* _Given exercise_
Copy exactly the lines from the one containing "What FreeCAD Python" to the one containing "# The print", both lines included, and nothing else.

■ ■ ■ ■

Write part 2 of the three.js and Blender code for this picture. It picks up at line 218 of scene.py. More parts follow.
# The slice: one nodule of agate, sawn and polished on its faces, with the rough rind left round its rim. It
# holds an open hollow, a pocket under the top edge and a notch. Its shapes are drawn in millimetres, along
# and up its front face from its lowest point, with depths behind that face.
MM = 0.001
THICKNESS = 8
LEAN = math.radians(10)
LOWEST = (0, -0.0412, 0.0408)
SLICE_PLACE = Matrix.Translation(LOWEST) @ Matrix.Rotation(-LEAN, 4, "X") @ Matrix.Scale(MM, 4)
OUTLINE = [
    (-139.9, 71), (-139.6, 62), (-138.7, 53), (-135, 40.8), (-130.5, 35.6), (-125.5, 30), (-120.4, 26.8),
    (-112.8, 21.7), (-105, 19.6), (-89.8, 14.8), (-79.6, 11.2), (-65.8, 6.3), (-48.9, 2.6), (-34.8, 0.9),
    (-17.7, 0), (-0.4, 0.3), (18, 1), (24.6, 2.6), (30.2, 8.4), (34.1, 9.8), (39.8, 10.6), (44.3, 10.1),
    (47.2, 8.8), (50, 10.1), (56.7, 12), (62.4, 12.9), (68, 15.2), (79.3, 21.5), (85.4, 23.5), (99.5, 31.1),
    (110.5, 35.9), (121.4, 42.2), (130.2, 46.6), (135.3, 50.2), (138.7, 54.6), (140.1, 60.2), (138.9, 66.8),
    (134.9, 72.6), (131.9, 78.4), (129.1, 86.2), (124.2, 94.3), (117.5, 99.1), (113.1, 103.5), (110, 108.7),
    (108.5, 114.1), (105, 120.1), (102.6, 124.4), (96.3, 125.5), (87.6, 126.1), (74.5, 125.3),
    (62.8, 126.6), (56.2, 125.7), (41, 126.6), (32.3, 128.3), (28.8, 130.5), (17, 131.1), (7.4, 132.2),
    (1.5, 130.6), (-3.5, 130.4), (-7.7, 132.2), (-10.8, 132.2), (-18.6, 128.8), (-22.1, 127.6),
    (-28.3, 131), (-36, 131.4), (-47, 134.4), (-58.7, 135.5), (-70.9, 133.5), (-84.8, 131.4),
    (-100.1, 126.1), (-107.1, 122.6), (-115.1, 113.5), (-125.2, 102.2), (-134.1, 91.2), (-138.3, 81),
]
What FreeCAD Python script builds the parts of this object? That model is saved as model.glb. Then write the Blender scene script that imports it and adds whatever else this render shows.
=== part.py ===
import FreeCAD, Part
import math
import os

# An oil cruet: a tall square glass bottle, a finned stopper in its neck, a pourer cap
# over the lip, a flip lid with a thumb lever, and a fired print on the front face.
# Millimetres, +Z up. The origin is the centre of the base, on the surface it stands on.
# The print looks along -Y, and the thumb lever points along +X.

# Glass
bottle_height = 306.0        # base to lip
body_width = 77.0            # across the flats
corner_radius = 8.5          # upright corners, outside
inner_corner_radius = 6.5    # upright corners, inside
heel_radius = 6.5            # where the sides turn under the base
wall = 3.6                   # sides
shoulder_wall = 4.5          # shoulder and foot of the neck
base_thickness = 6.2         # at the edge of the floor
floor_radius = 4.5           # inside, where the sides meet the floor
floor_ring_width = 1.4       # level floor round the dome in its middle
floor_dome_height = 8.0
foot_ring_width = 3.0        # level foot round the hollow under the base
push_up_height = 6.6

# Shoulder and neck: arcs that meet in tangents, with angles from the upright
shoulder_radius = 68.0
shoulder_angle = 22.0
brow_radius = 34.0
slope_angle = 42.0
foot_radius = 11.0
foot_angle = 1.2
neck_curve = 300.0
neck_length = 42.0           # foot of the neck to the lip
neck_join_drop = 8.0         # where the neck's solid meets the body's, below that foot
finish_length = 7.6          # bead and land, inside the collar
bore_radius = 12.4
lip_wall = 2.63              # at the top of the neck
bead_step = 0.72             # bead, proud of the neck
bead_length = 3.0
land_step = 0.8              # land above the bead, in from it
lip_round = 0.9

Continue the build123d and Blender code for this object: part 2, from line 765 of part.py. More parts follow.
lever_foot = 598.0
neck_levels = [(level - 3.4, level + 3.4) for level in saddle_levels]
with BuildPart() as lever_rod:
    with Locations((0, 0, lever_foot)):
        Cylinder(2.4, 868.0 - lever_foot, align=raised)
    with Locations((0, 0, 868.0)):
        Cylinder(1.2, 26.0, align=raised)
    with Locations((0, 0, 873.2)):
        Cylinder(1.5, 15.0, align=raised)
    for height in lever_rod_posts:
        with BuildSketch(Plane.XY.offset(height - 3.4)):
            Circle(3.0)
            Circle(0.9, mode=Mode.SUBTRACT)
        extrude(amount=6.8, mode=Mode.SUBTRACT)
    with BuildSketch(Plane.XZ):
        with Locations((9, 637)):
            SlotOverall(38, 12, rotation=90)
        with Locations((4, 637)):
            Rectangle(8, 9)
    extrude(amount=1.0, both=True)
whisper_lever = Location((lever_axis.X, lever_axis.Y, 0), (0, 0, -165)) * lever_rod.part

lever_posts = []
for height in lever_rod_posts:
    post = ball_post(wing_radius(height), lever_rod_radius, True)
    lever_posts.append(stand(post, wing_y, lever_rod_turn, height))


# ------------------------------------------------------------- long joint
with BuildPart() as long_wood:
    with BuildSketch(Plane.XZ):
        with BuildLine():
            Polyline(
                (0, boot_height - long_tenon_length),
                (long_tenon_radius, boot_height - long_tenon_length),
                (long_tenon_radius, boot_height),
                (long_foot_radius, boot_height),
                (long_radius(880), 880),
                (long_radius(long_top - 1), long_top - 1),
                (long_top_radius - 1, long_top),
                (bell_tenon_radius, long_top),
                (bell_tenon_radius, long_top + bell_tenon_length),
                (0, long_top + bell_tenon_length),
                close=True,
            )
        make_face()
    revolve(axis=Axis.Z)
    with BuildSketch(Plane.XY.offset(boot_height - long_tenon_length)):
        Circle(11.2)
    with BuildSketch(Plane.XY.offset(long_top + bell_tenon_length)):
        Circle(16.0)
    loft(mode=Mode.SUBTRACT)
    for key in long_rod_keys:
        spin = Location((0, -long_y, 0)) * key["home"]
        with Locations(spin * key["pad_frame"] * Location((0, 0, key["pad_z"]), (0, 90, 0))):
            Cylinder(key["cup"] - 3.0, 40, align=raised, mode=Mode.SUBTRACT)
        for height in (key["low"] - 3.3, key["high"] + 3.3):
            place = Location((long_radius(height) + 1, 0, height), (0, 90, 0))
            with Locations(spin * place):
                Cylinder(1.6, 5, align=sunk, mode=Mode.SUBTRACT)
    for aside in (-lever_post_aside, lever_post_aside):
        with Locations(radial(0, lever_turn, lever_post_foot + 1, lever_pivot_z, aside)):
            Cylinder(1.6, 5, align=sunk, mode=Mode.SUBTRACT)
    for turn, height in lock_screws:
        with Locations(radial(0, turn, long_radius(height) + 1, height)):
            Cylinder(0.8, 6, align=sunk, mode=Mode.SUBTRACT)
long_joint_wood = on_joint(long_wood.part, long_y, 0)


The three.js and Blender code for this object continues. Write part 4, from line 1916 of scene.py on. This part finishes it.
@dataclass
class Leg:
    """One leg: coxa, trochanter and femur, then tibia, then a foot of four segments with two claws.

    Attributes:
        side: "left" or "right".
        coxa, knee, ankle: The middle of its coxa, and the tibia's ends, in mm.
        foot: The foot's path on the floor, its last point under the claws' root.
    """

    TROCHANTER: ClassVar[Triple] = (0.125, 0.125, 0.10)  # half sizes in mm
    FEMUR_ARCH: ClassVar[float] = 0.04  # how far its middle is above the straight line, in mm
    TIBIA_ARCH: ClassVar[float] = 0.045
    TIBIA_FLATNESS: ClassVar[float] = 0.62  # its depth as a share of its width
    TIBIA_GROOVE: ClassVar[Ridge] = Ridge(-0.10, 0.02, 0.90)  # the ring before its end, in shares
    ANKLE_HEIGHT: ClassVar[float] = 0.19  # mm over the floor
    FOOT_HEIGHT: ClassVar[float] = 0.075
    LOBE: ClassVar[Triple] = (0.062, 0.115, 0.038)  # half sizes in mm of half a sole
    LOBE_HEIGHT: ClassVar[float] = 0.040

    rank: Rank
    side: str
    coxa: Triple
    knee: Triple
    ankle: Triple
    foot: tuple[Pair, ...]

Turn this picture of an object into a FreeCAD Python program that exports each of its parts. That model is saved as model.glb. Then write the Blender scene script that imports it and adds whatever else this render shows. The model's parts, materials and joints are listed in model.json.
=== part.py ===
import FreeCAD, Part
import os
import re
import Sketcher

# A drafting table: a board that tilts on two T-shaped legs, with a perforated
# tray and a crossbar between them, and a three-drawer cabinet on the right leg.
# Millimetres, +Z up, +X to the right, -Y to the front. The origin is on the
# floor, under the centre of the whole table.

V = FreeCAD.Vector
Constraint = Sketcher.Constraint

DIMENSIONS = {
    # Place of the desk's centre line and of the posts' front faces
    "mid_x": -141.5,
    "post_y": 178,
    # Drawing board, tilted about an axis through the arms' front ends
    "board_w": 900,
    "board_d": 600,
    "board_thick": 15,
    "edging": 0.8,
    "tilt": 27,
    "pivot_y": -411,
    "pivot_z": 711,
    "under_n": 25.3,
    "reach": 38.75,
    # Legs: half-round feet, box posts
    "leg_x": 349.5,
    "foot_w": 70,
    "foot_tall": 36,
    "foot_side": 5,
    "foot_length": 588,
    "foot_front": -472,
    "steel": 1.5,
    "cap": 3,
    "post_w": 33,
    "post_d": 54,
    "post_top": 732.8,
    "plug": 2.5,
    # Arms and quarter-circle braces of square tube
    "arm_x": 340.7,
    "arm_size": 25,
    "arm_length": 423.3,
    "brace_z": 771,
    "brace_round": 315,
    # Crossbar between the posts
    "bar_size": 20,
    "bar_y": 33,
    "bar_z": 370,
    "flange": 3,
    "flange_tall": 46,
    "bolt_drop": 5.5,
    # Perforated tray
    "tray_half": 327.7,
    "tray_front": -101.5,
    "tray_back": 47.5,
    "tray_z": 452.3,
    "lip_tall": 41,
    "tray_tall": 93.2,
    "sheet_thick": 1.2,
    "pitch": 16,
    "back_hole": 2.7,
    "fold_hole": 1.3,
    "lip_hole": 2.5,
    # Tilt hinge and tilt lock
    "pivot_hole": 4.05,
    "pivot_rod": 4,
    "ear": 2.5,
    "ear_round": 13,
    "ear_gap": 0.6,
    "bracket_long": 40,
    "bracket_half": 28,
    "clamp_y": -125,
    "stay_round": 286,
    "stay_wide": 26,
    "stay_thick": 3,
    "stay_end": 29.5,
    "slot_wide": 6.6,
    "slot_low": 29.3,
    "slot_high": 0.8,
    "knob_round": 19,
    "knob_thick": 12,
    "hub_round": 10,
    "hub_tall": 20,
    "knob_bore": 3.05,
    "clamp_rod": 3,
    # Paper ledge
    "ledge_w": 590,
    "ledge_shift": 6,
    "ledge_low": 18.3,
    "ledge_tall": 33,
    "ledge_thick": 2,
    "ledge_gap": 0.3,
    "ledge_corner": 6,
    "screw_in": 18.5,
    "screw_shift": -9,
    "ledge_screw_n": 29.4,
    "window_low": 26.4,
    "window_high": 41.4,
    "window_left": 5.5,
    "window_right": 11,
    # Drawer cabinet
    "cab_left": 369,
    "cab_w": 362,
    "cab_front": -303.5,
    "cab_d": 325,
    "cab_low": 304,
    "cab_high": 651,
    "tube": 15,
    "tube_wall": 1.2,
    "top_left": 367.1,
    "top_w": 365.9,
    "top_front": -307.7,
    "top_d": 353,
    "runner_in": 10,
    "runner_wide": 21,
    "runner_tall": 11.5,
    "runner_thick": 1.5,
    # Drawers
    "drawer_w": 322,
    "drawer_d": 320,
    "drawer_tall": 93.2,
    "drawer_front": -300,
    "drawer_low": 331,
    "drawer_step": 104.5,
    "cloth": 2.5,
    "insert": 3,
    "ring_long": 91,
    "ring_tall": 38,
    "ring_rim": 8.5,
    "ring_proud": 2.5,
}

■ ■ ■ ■

* _Full solution_
What FreeCAD Python script builds the parts of this object? That model is saved as model.glb. Then write the Blender scene script that imports it and adds whatever else this render shows.
=== part.py ===
import FreeCAD, Part
import math
import os

# An oil cruet: a tall square glass bottle, a finned stopper in its neck, a pourer cap
# over the lip, a flip lid with a thumb lever, and a fired print on the front face.
# Millimetres, +Z up. The origin is the centre of the base, on the surface it stands on.
# The print looks along -Y, and the thumb lever points along +X.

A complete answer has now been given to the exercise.